Notice that the diarist does not answer your question. Of course, she also makes the absurd statement that the heartbeat bill is not pro- life. Of course it is.
She also apparently does not realize that the previous efforts have failed because Roe is the precedent. It is the constitutional law of the land- until it isn’t. This bill is part of the effort to chip away at Roe until it falls. And fall it will.
Because aside from the obvious morality involved, science is on our side .
“Science.”
Tell me how long a 6-week old fetus can survive outside the womb.
I don’t think there is an answer to that question. The “moral argument” is that abortion is murder, right? So the question asks how you write a bill that permits murder. The morality implied in the bill IS the point of contention.
Good to know the Catholic Bishop in Tennessee is a constitutional scholar.
Nah, I think he’s just a realist.
Just a reminder that 6 weeks pregnant = 2 weeks after a missed period.
I would also note that women’s menstrual cycles can fluctuate due to stress and other factors, so missing a period for 2 weeks may not always signal the “I’m pregnant” alarm bells.
If we’re gonna start forcing women to carry pregnancies to term, we should give them the right to sue the man who impregnated them for their medical expenses, lost wages, lost earning capacity, mental pain and suffering appurtenant to said pregnancy.
Dar’ Shun Kendrick proposed something similar in last year’s session. You need to also make child support retro active to the date of conception. All men must be forced to give a DNA sample so that immediate paternity can be established.
Let’s call it “negligent impregnation.”
Lest any joker from another state thinks he can come in here and make a person overnight with one of our southern belles and leave without anyone knowing, cars will be stopped at the border and passengers will be detained at the airport until they give up a sample. Your sins will find you out!

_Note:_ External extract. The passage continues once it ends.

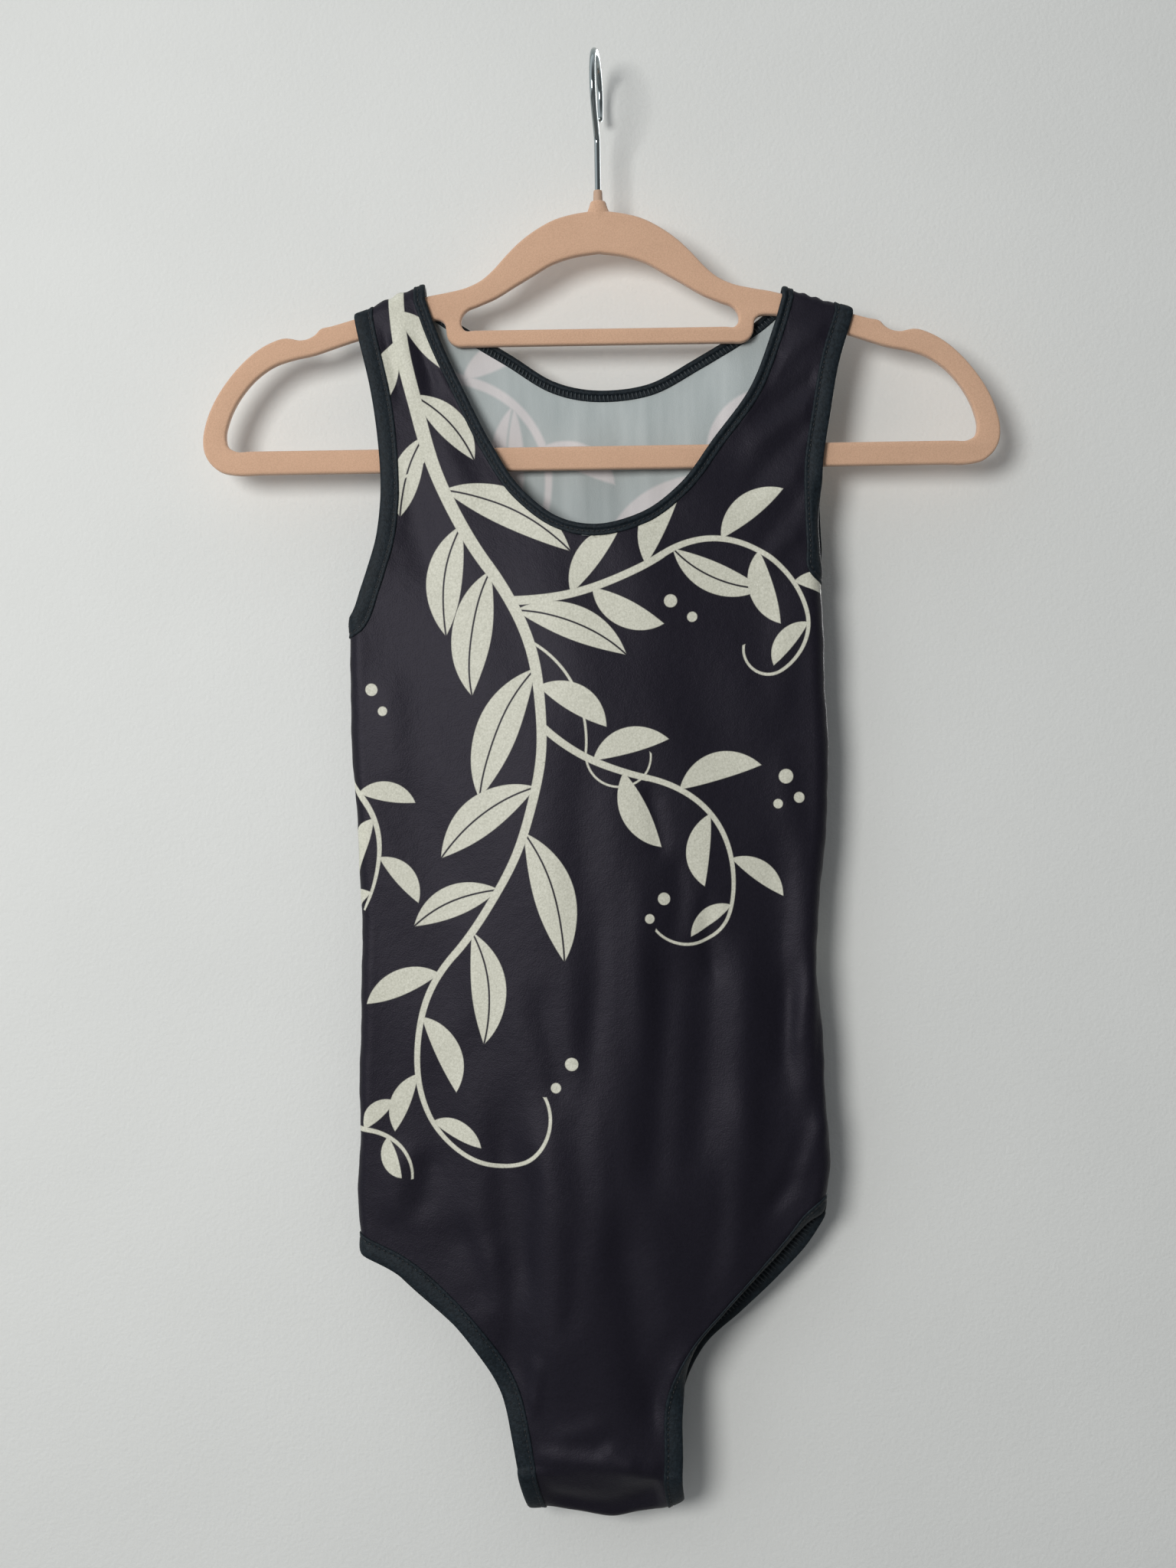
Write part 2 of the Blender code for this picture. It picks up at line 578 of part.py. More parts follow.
def panel(name, face, collection, finish):
    """One panel as a closed wall: both halves, with the strips that lie inside the bindings."""
    vertices, normals, faces = [], [], []

    def add_points(points, directions):
        start = len(vertices)
        vertices.extend(points)
        normals.extend(directions)
        return list(range(start, start + len(points)))

    def add_faces(grid, against=False):
        for upper, lower in zip(grid[:-1], grid[1:]):
            for a, b, c, d in zip(upper[:-1], upper[1:], lower[1:], lower[:-1]):
                faces.extend([(b, c, d), (b, d, a)] if against else [(a, b, c), (a, c, d)])

    shoulder = len(shoulder_angles(face)) - 1
    neck_row = shoulder + NECK_ROWS
    centre, neck_end = None, None
    for side in (LEFT, RIGHT):
        points, directions = half_panel(face, side)
        grid = [add_points(p, n) for p, n in zip(points, directions)]
        if centre is None:
            centre = [row[-1] for row in grid]
        else:
            for row in range(neck_row, len(grid)):
                normals[centre[row]] = normals[centre[row]] + normals[grid[row][-1]]
                grid[row][-1] = centre[row]
        add_faces(grid)
        for edge, width in (("armhole", BINDING_WIDTH), ("leg", BINDING_WIDTH), ("neck", NECK_BINDING_WIDTH)):
            first, stitch, turned, outward, roll = edge_frames(face, side, edge, points)
            column = -1 if edge == "neck" else 0
            strip = []
            for i in range(len(stitch)):
                at_edge = grid[first + i][column]
                normals[at_edge] = unit(np.asarray(normals[at_edge])) + turned[i]
                middle = stitch[i] + outward[i] * leaf_start(roll[i, 0])
                raw = stitch[i] + outward[i] * width
                if edge == "neck" and side == RIGHT and i == len(stitch) - 1:
                    strip.append([at_edge] + neck_end)
                    continue
                made = add_points([middle, raw], [turned[i], turned[i]])
                strip.append([at_edge] + made)
                if edge == "neck" and side == LEFT:
                    neck_end = made
            add_faces(strip, against=face * side < 0 if edge == "neck" else face == BACK)
    return wall(name, np.array(vertices), unit(np.array(normals)), faces, collection, finish)


def wall(name, points, directions, faces, collection, finish):
    """Closed wall round a surface: both faces and a rim along every open edge.

    The two faces are laid out by hand because inside a binding the wall has to stand square to
    that binding's two leaves, along directions that the surface's own normals don't give.
    """
    used = np.unique(np.array(faces).ravel())
    renumber = {old: new for new, old in enumerate(used)}
    faces = [tuple(renumber[i] for i in face) for face in faces]
    points, directions = points[used], directions[used]
    count = len(points)
    vertices = np.concatenate([points + directions * WALL / 2, points - directions * WALL / 2])
    edges = {}
    for face in faces:
        for start, end in zip(face, face[1:] + face[:1]):
            edges.setdefault(frozenset((start, end)), []).append((start, end))
    faces = faces + [tuple(i + count for i in face[::-1]) for face in faces]
    for found in edges.values():
        if len(found) == 1:
            start, end = found[0]
            faces.append((end, start, start + count, end + count))
    return new_object(name, collection, finish, vertices, faces)


def binding_loop(frames, name, width, collection, finish):
    """Folded strip round a raw edge: a U section carried along the closed line of the edge.

    Where the edge is rolled inward, the inner leaf starts further out, clear of the bend.
    """
    inner = WALL / 2 + BINDING_GAP
    outer = inner + LEAF
    vertices = []
    for stitch, normal, outward, roll in frames:
        raw = stitch + outward * width
        start = BINDING_START - width
        clear = leaf_start(roll) - width
        section = [
            (start, outer), (LEAF * NOSE_OUT, outer * NOSE_UP), (LEAF * NOSE_OUT, -outer * NOSE_UP),
            (clear, -outer), (clear, -inner), (BINDING_GAP, -inner), (BINDING_GAP, inner), (clear, inner), (start, inner),
        ]
        vertices += [raw + outward * out + normal * up for out, up in section]
    ring, rings = len(section), len(frames)
    faces = []
    for i in range(rings):
        following = (i + 1) % rings
        for j in range(ring):
            beside = (j + 1) % ring
            a, b = i * ring + j, i * ring + beside
            c, d = following * ring + beside, following * ring + j
            faces.extend([(b, c, d), (b, d, a)] if j in LEAF_BACK_FACES else [(a, b, c), (a, c, d)])
    return new_object(name, collection, finish, vertices, faces)


def frames_of(face, side, edge):
    """List of (stitch point, normal, outward, roll) along one edge of half a panel."""
    grid, _ = half_panel(face, side)
    _, points, normals, outward, roll = edge_frames(face, side, edge, grid)
    return list(zip(points, normals, outward, roll[:, 0]))


def bindings(collection, finish):
    """The five bindings: neck, two armholes and two legs."""
    for side, word in ((LEFT, "left"), (RIGHT, "right")):
        for edge in ("armhole", "leg"):
            loop = frames_of(FRONT, side, edge) + frames_of(BACK, side, edge)[::-1]
            binding_loop(loop, f"{word}_{edge}_binding", BINDING_WIDTH, collection, finish)
    left_front, right_front = frames_of(FRONT, LEFT, "neck"), frames_of(FRONT, RIGHT, "neck")
    left_back, right_back = frames_of(BACK, LEFT, "neck"), frames_of(BACK, RIGHT, "neck")
    loop = left_front + right_front[::-1][1:] + right_back + left_back[::-1][1:]
    binding_loop(loop, "neck_binding", NECK_BINDING_WIDTH, collection, finish)


def hanger_outline():
    """Right half of the hanger's outer edge, from the boss to the middle of the bottom bar: x, z."""
    arch = [(0, -86.5), (14.5, -88.5), (24.3, -91.2), (34.2, -96.3), (44.2, -103.5), (52.5, -111.6)]
    arch += [(59.1, -118.8), (65.8, -124.5), (74.1, -128.5), (83.9, -130.9)]
    arm = [(ARM_START_X, ARM_START_Z), (149.7, float(arm_top(149.7)))]
    notch = [(156.3, -150.6), (158.8, -153.3), (163, -155.7), (168, -156.4), (172, -155.6), (175.2, -155.2)]
    end = [(184.3, -157.8), (192.5, -162.6), (200.9, -169.9), (209.1, -179.5), (215.9, -190.1), (220.6, -201.5)]
    end += [(HANGER_HALF_WIDTH, -211.3), (221.8, -218.5), (218.6, -224.5), (212.8, -229.2), (205, BAR_BOTTOM_Z)]
    return arch + arm + notch + end


def arch_hole():
    """Right half of the hole between the arch and the tie bar, from its top: x, z."""
    curve = [(0, -110), (14.8, -112.2), (26.3, -116), (36.2, -121.7), (46.2, -127.5), (57.8, -134.4)]
    leg = [(67.7, -138.6), (74.3, -141.5), (76.8, -144.8), (77.2, -150), (75.2, TIE_TOP_Z)]
    return curve + leg


def frame_hole():
    """Right half of the hole between the arms and the bottom bar, from the tie bar: x, z."""
    tie = [(79, TIE_BOTTOM_Z), (82.8, -159.6), (85.2, -156.3), (85.9, -152), (86.6, -148.6)]
    arm = [(89, -146.6), (92.5, -146), (137.6, -157.4), (149.9, -161.4), (159.8, -164.6), (171.3, -167)]
    end = [(181.2, -170.2), (191, -176.6), (198.6, -184.6), (204.5, -193.6), (207.9, -201.7), (209.6, -210)]
    end += [(208.4, -215.4), (204, BAR_TOP_Z)]
    return tie + arm + end


def mirrored(half):
    """Closed outline from its right half."""
    return half + [(-x, z) for x, z in half[::-1] if x]


def mesh_of_curve(curve_object):
    """Closed mesh of a curve's evaluated shape, its caps welded, and the curve removed."""
    bpy.context.view_layer.update()
    graph = bpy.context.evaluated_depsgraph_get()
    mesh = bpy.data.meshes.new_from_object(curve_object.evaluated_get(graph))
    mesh.transform(curve_object.matrix_world)
    bpy.data.objects.remove(curve_object)
    work = bmesh.new()
    work.from_mesh(mesh)
    bmesh.ops.remove_doubles(work, verts=work.verts, dist=0.00001)
    work.to_mesh(mesh)
    work.free()
    return mesh


def apply_boolean(target, cutter, operation):
    """Joins the cutter to the target or cuts it away, and removes the cutter."""
    modifier = target.modifiers.new(operation, "BOOLEAN")
    modifier.operation = operation
    modifier.object = cutter
    bpy.context.view_layer.update()
    graph = bpy.context.evaluated_depsgraph_get()
    mesh = bpy.data.meshes.new_from_object(target.evaluated_get(graph))
    target.modifiers.clear()
    target.data = mesh
    bpy.data.objects.remove(cutter)


def turned_piece(low_z, high_z, low_radius, high_radius, segments):
    """Cone or cylinder on the stem's axis, to join to the hanger or cut from it."""
    bpy.ops.mesh.primitive_cone_add(
        vertices=segments,
        radius1=low_radius * MM,
        radius2=high_radius * MM,
        depth=(high_z - low_z) * MM,
        location=(0, 0, (low_z + high_z) / 2 * MM),
    )
    return bpy.context.object


def hanger_body(collection, finish):
    """Flat hanger with its arch, notched arms, tie bar and bottom bar, and the boss for the hook."""
    curve = bpy.data.curves.new("hanger_outline", "CURVE")
    curve.dimensions = "2D"
    curve.fill_mode = "BOTH"
    curve.extrude = (HANGER_THICKNESS / 2 - HANGER_EDGE_ROUND) * MM
    curve.bevel_depth = HANGER_EDGE_ROUND * MM
    curve.bevel_resolution = 1
    curve.offset = -HANGER_EDGE_ROUND * MM
    for outline in (hanger_outline(), arch_hole(), frame_hole()):
        points = mirrored(outline)
        spline = curve.splines.new("POLY")
        spline.points.add(len(points) - 1)
        for point, (x, z) in zip(spline.points, points):
            point.co = (x * MM, z * MM, 0, 1)
        spline.use_cyclic_u = True
    flat = bpy.data.objects.new("hanger_outline", curve)
    flat.rotation_euler = (math.pi / 2, 0, 0)
    collection.objects.link(flat)
    body = finish_object("hanger_body", collection, finish, mesh_of_curve(flat))
    boss = turned_piece(BOSS_FOOT_Z, BOSS_TOP_Z, BOSS_FOOT_RADIUS, BOSS_TOP_RADIUS, BOSS_SEGMENTS)
    apply_boolean(body, boss, "UNION")
    sleeve = turned_piece(BOSS_TOP_Z - 2, SLEEVE_TOP_Z, SLEEVE_RADIUS, SLEEVE_RADIUS, BOSS_SEGMENTS)
    apply_boolean(body, sleeve, "UNION")
    bore_radius = WIRE_RADIUS + SEAM_GAP
    bore = turned_piece(HOOK_FOOT_Z - SEAM_GAP, SLEEVE_TOP_Z + 1, bore_radius, bore_radius, BORE_SEGMENTS)
    apply_boolean(body, bore, "DIFFERENCE")
    body.data.materials.clear()
    body.data.materials.append(finish)
    body.data.set_sharp_from_angle(angle=math.radians(SHARP_ANGLE))
    return body


def hook_path():
    """Centre line of the wire in the hook's own plane: stem, bend and open ring."""
    radius = HOOK_INNER_RADIUS + WIRE_RADIUS
    centre_z = -HOOK_INNER_RADIUS
    start = math.radians(HOOK_START_ANGLE)
    ring_start = (radius * math.cos(start), centre_z + radius * math.sin(start))
    direction = (-math.sin(start), math.cos(start))
    meet_z = ring_start[1] - ring_start[0] * direction[1] / direction[0]
    turn = math.pi / 2 - math.atan2(direction[1], direction[0])
    setback = HOOK_BEND_RADIUS * math.tan(turn / 2)
    points = [(0, HOOK_FOOT_Z)]
    for share in np.linspace(0, 1, 6):
        angle = turn * share
        out = HOOK_BEND_RADIUS * (1 - math.cos(angle))
        up = HOOK_BEND_RADIUS * math.sin(angle)
        points.append((out, meet_z - setback + up))
    for angle in np.radians(np.linspace(HOOK_START_ANGLE, HOOK_END_ANGLE, 30)):
        points.append((radius * math.cos(angle), centre_z + radius * math.sin(angle)))
    return points


def hook(collection, finish):
    """Wire hook, swivelled so that it is seen almost edge on from the front."""
    yaw = math.radians(HOOK_YAW)
    curve = bpy.data.curves.new("hook_line", "CURVE")
    curve.dimensions = "3D"
    curve.bevel_depth = WIRE_RADIUS * MM
    curve.bevel_resolution = 2
    curve.use_fill_caps = True
    path = hook_path()
    spline = curve.splines.new("POLY")
    spline.points.add(len(path) - 1)
    for point, (out, z) in zip(spline.points, path):
        point.co = (-out * math.sin(yaw) * MM, -out * math.cos(yaw) * MM, z * MM, 1)
    line = bpy.data.objects.new("hook_line", curve)
    collection.objects.link(line)
    return finish_object("hook", collection, finish, mesh_of_curve(line))


def make_finish(name):
    """Principled material with one finish's colour, roughness and metallic value."""
    colour, roughness, metallic = FINISHES[name]
    material = bpy.data.materials.new(name)
    material.use_nodes = True
    shader = material.node_tree.nodes["Principled BSDF"]
    shader.inputs["Base Color"].default_value = (*colour, 1)
    shader.inputs["Roughness"].default_value = roughness
    shader.inputs["Metallic"].default_value = metallic
    return material


def main():
    for old in list(bpy.data.objects):
        bpy.data.objects.remove(old)
    collection = bpy.data.collections.new("leotard_on_hanger")
    bpy.context.scene.collection.children.link(collection)
    finishes = {name: make_finish(name) for name in FINISHES}
    hanger_body(collection, finishes["flock"])
    hook(collection, finishes["chrome"])
    panel("front_panel", FRONT, collection, finishes["panel_cloth"])
    panel("back_panel", BACK, collection, finishes["panel_cloth"])
    bindings(collection, finishes["binding_cloth"])


main()
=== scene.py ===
"""Looks of a sleeveless stretch leotard that hangs on a flocked clothes hanger with a wire hook.

Sizes are in millimetres and MM turns them into metres when a mesh is made. +X runs to the right
of the front view, +Y from the front of the leotard to its back and +Z is up. The origin is the
inside top of the hook. The cloth lies on one skin with three zones: the body tube, the folds of
the straps over the hanger's arms, and the turn under the crotch. Every piece of cloth is worked
out on that skin as whole arrays.
"""

import math

import bmesh
import bpy
import numpy as np
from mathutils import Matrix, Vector


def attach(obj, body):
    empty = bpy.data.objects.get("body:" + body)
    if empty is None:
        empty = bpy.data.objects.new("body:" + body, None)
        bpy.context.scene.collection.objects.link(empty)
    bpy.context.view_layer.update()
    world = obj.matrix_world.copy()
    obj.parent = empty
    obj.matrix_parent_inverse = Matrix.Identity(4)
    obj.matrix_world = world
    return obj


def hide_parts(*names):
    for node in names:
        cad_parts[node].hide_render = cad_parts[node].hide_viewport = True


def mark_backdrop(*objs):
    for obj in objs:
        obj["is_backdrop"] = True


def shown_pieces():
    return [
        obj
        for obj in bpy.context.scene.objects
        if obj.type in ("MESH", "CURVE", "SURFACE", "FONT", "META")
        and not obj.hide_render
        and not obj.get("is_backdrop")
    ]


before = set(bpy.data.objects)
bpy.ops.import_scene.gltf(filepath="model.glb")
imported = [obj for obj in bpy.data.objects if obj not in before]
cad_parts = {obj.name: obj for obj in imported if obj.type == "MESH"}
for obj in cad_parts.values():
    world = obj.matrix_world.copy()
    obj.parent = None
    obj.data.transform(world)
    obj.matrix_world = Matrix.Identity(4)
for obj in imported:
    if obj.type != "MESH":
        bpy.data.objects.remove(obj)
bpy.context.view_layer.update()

MM = 0.001
LEFT, RIGHT = -1, 1
FRONT, BACK = -1, 1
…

An amendment to the state constitution I would back wholeheartedly:
If the legislature and Governor pass legislation while knowing it will fail when tested against the US Constitution then they are each personally liable for the expense it creates for the state. If they fail to pay then a lien should be placed on their
slush fundscampaign war chests. Taxpayers should not be saddled with their deliberate debts created to simply posture.Some other items of note…
This law would allow the State of Georgia to criminally prosecute any woman who terminates her pregnancy for the crime of murder. Any woman who seeks out an abortion from her health care provider would be subject to life in prison. Any woman who miscarries because of her own conduct – like using drugs or drinking alcohol while pregnant – would be liable for second-degree murder.
Are we going to start subjecting women who miscarry to police interrogations to make sure their miscarriage was “legitimate?” Is that really the kind of State we want to be? The one that harasses a woman going through intense emotional trauma with threats of 20 years in prison?